By the middle of the second quarter, Carter was wearing No. 11, since his original jersey was torn to pieces in the hurly-burly of the action.

“They were holding me, ripping my whole jersey,” Carter said without a hint of complaint. “They ripped it in half. I had to switch to No. 11, but it’s one of my favorite numbers so I’m good with it.”

As No. 22, Carter made a thunderous hit early in the second quarter on a third-and-9 from the La Salle 10. That was part of a defensive stand that ended when Darold Dengohe’s pressure forced an errant throw on fourth down.

As No. 11, Carter made an even bigger hit later in the second quarter, forcing a fumble at the goal line that La Salle linebacker Christopher Thompson recovered in the end zone.

“I’m not sure we’ve ever played a more physical team,” said Matta, whose Downingtown East team projects as one of the top squads in the Ches-Mont League and District 1 during this pandemic-shortened season.

The instinctive, athletic Carter was in the center of most of the action, ranging from sideline to sideline, providing sturdy support against Downingtown East’s powerful running game and deftly dropping into coverage as well.

“He’s an incredible athlete, and every week he gets better at playing linebacker,” La Salle coach John Steinmetz said. “The sky is the limit for him.”

Carter, who lives in West Philadelphia, played youth football for the Max Myers Panthers, North Philly Aztecs, and Fairhill Owls.
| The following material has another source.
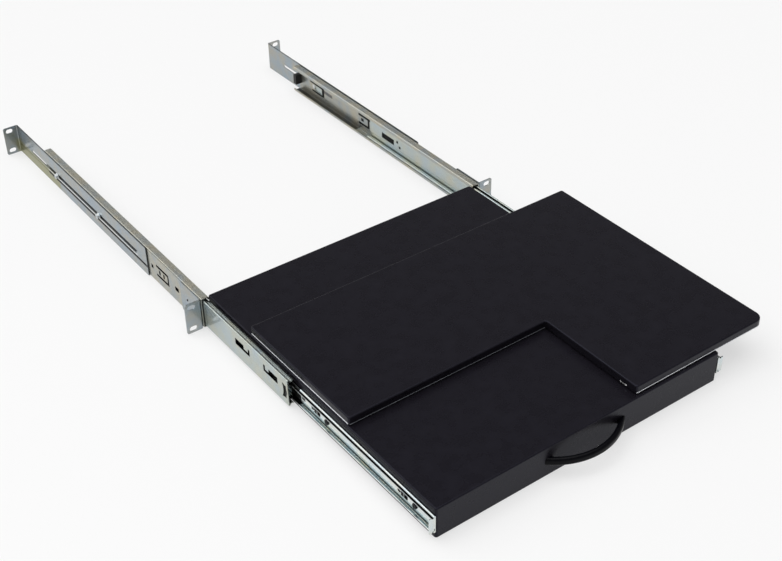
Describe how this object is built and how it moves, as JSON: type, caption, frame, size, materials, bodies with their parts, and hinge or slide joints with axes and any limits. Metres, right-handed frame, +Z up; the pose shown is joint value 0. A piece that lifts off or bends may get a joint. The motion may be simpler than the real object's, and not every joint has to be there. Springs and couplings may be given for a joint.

He was a running back and safety, but switched to linebacker at La Salle.

Carter has more than a dozen scholarship offers from programs such as Penn State, Michigan, Mississippi, and Southern California. He’s a fan of the Trojans but said he’s not close to making a decision, since restrictions created by the coronavirus outbreak have limited his ability to visit schools.

Carter knows the highlight of any La Salle season usually is the Philadelphia Catholic League battle with St. Joseph’s Prep. This year, the game has added significance since the 1-0 Hawks and the Explorers are ranked No. 1 and No. 5, respectively, in High School Football America’s Pennsylvania Top 25.

In addition, Saturday night’s winner will have the inside track on the District 12 Class 6A berth in the state semifinals, although Archbishop Wood likely will have a say in that matter as well.

“It’s a big opportunity for us,” Steinmetz said.

For Carter and the rest of the La Salle defense, the challenge is clear: containing a Prep offense that features quarterback Kyle McCord, an Ohio State recruit, as well as playmakers such as Marvin Harrison Jr., another Ohio State recruit; Malik Cooper, a Temple recruit; and Sahmir Hagans, a Duke recruit.

“I love challenges,” Carter said. “I’m one of the most competitive people, I think, in the world.”

Carter said he enrolled at La Salle in part to help the Explorers reach another level — and play his part in one of the area’s richest rivalries.

“I wanted to join a school that I thought had a chance to win a state championship," Carter said. "I didn’t want to join a giant. I wanted to beat the giant, like St. Joe’s Prep.”